Unlike Nnamdi Kanu, the so-called Igbo leaders are too daft to remember that the former Secretary-General of Ohaneze Ndigbo, a Biafran war commander, and the late Secretary-General of Indigenous People of Biafra (IPOB), Joe Achuzia, is not from the South-East zone. Needless to mention that Ralph Uwechue, a native of Ogwashi-Uku in Delta State, was once the President General of Ohaneze; and the eminent pan-Igbo activist, Uche Okwukwu, a native of Ikwere in Rivers State, was not long ago the Secretary-General of the Ohaneze.
THE THIRD AND MOST SENSATIONAL SIN of the Igbo leaders is their penchant to appease Buhari and the enemies of Ndigbo by carrying on as if Biafra is solely a South-East affair or rather a mere “dot in a circle”. Unlike the Igbo leaders, Mazi Nnamdi Kanu clearly understands that Biafra is not even an Igbo word; and it was Frank Opigo, an Ijaw — not Igbo — who christened the new nation after the then Bight of Biafra, now known as the Bight of Bonny. The IPOB leader does not forget that the last Head of State of Biafra, Major-General Phillip Effiong, a native of Ibiono Ibom in Akwa Ibom State, is not from the South-East zone. He knows that the ancient city of Asaba, the bloody epicentre of the Biafran war, is in the South-South zone. Nnamdi Kanu recognises that Chukwuma Nzeogwu, a native of Okpanam in Delta State, who led the first military coup of 1966, that is commonly blamed for the civil war, was from the present South-South zone. The IPOB leaders is bold to expose the true history, which clearly states that a major objective of the first coup was to free Obafemi Awolowo from prison and make him the prime minister of the country.
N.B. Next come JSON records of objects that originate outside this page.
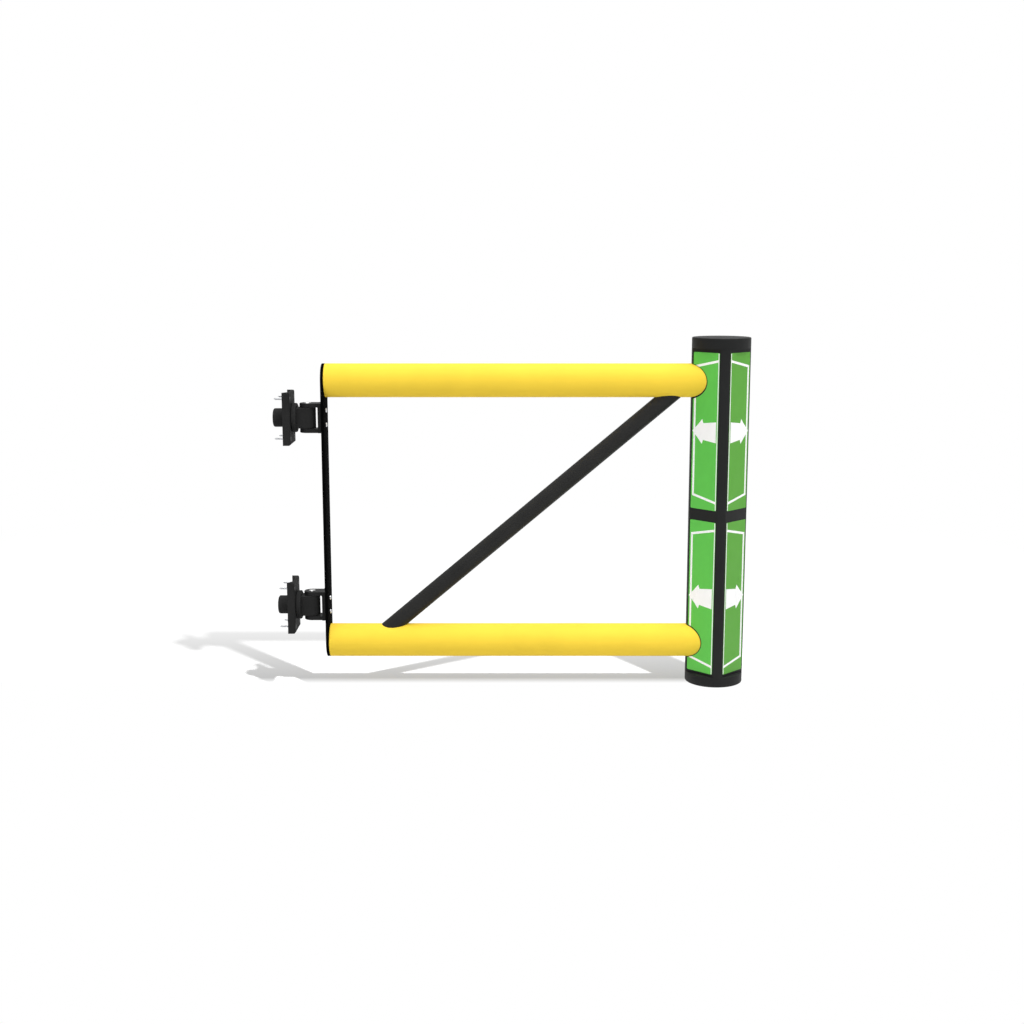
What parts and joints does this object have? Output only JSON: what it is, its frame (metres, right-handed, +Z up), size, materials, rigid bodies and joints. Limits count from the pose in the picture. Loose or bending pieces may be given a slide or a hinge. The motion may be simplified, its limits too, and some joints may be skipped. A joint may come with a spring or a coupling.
{
  "type": "safety railing gate",
  "caption": "Swinging gate leaf for a safety railing: polymer rails and brace between a hinge plate and a round end post with arrow signs, on pinned post brackets.",
  "frame": {"origin": "middle of the flat end of the lower bracket's plug", "axes": "+X along the closed leaf from the hinges to the end post, +Y from front to back, +Z up"},
  "size_m": [1.2719, 0.156, 0.942],
  "materials": {
    "yellow_polymer": "smooth yellow polymer with a soft sheen",
    "post_polymer": "satin black polymer",
    "brace_polymer": "satin black polymer tube",
    "bracket_polymer": "moulded black polymer",
    "plate_steel": "black powder coat",
    "clevis_steel": "black powder coat",
    "pin_steel": "turned steel",
    "zinc_screw": "bright zinc plate",
    "bush_polymer": "dark bearing polymer",
    "insert_polymer": "solid black polymer",
    "green_sign": "green sign plate with plain white arrows and lines"
  },
  "bodies": {
    "brackets": {"lower_bracket_plate": "bracket_polymer", "lower_bracket_plug": "bracket_polymer", "lower_bracket_screws": "zinc_screw", "lower_hinge_eye": "bracket_polymer", "lower_hinge_bushes": "bush_polymer", "upper_bracket_plate": "bracket_polymer", "upper_bracket_plug": "bracket_polymer", "upper_bracket_screws": "zinc_screw", "upper_hinge_eye": "bracket_polymer", "upper_hinge_bushes": "bush_polymer"},
    "leaf": {"back_left_lower_sign": "green_sign", "back_left_upper_sign": "green_sign", "back_right_lower_sign": "green_sign", "back_right_upper_sign": "green_sign", "bottom_rail": "yellow_polymer", "bottom_rail_insert": "insert_polymer", "bottom_rail_screws": "zinc_screw", "diagonal_brace": "brace_polymer", "end_post": "post_polymer", "front_left_lower_sign": "green_sign", "front_left_upper_sign": "green_sign", "front_right_lower_sign": "green_sign", "front_right_upper_sign": "green_sign", "hinge_plate": "plate_steel", "lower_clevis": "clevis_steel", "lower_clevis_bolts": "zinc_screw", "lower_hinge_pin": "pin_steel", "post_bottom_cap": "post_polymer", "post_top_cap": "post_polymer", "top_rail": "yellow_polymer", "top_rail_insert": "insert_polymer", "top_rail_screws": "zinc_screw", "upper_clevis": "clevis_steel", "upper_clevis_bolts": "zinc_screw", "upper_hinge_pin": "pin_steel"}
  },
  "joints": [
    {"name": "gate_swing", "type": "hinge", "parent": "brackets", "child": "leaf", "pos_m": [0.0915, 0, 0], "axis": [0, 0, 1], "range_deg": [-80, 80]}
  ]
}
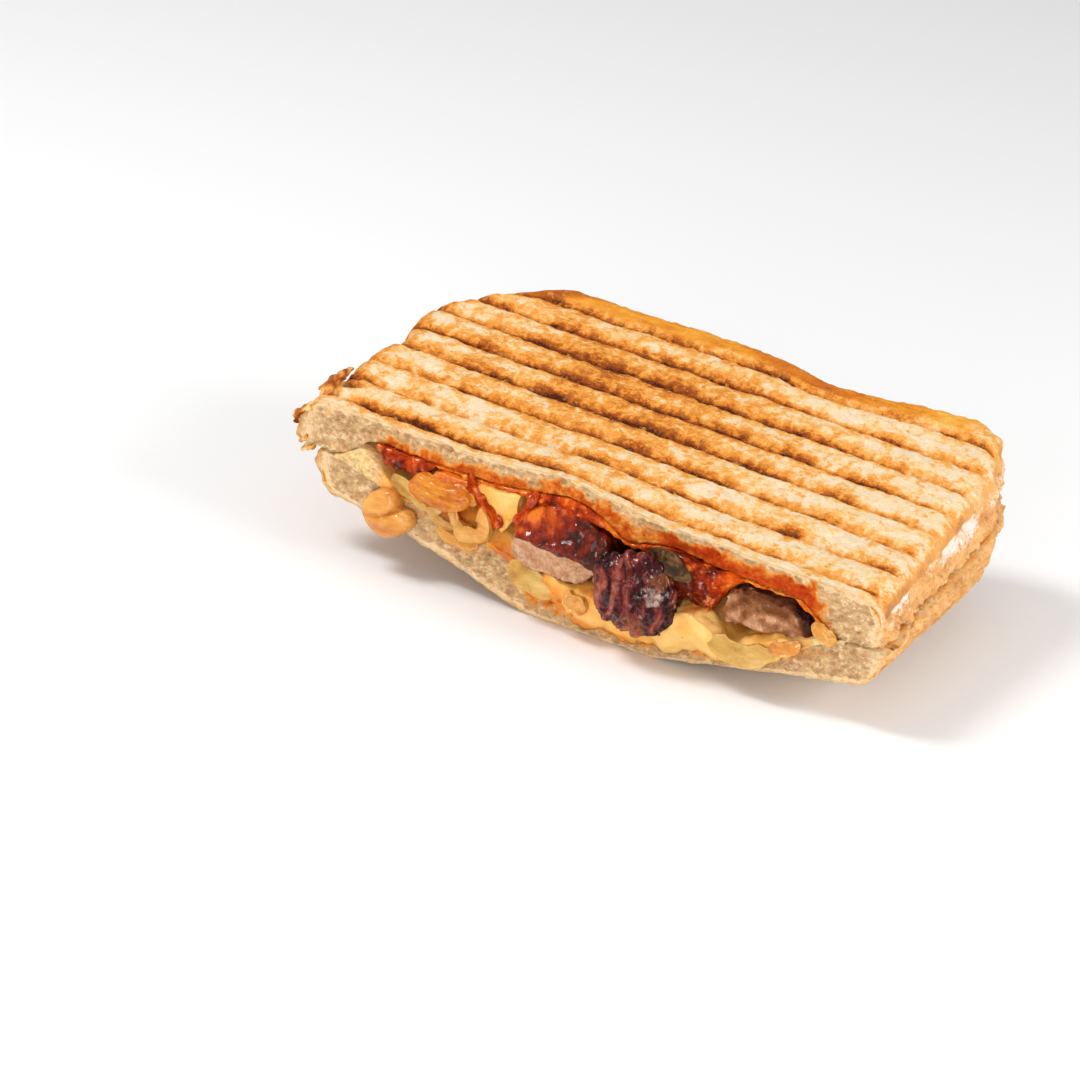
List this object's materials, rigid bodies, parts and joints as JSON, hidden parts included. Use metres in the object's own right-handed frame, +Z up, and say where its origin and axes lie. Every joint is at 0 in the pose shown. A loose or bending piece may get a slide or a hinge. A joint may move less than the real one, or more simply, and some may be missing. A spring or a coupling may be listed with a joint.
{
  "type": "steak melt half",
  "caption": "Half of a pressed and grilled steak melt: ridged toasted bread round strips of steak, melted cheese, tomato sauce and fried onion, with the filling open at the cut.",
  "frame": {"origin": "middle of the object's box in plan, on the surface that the half rests on", "axes": "+X along the knife cut, from the rounded end of the bread to the square end; +Y from the cut to the back crust; +Z up"},
  "size_m": [0.1484, 0.0978, 0.0432],
  "materials": {
    "toasted_bread": "dry toasted crust, golden on the ridges and brown in the grooves",
    "melted_cheese": "smooth oily melted cheese",
    "tomato_sauce": "glossy cooked tomato",
    "cooked_beef": "moist sliced beef with sauce on top",
    "seared_beef": "moist dark seared beef",
    "olive_flesh": "glossy",
    "fried_onion": "translucent and oily"
  },
  "bodies": {
    "root": {"bread_top": "toasted_bread", "bread_bottom": "toasted_bread", "cheese_bed": "melted_cheese", "cheese_fold": "melted_cheese", "sauce": "tomato_sauce", "steak_left": "cooked_beef", "steak_right": "cooked_beef", "steak_seared": "seared_beef", "olive_slice": "olive_flesh", "onion_hook": "fried_onion", "onion_curl": "fried_onion", "onion_tail": "fried_onion", "onion_strip": "fried_onion", "onion_petal": "fried_onion", "onion_wedge": "fried_onion", "onion_cube": "fried_onion", "onion_leaf": "fried_onion", "onion_end": "fried_onion"}
  },
  "joints": []
}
The analysis into the current Biafran crisis should not only go beyond the fleeting exigencies of secession, it ought to also consider the message, not only the messenger. The problem must not revolve around how Kanu delivers his message. The problem is that the Igbo leaders who claim to know how best to deliver the message choose to do nothing at all. History, though, must not forgive President Muhammadu Buhari whose pattern of injustice continues to inflame the crisis.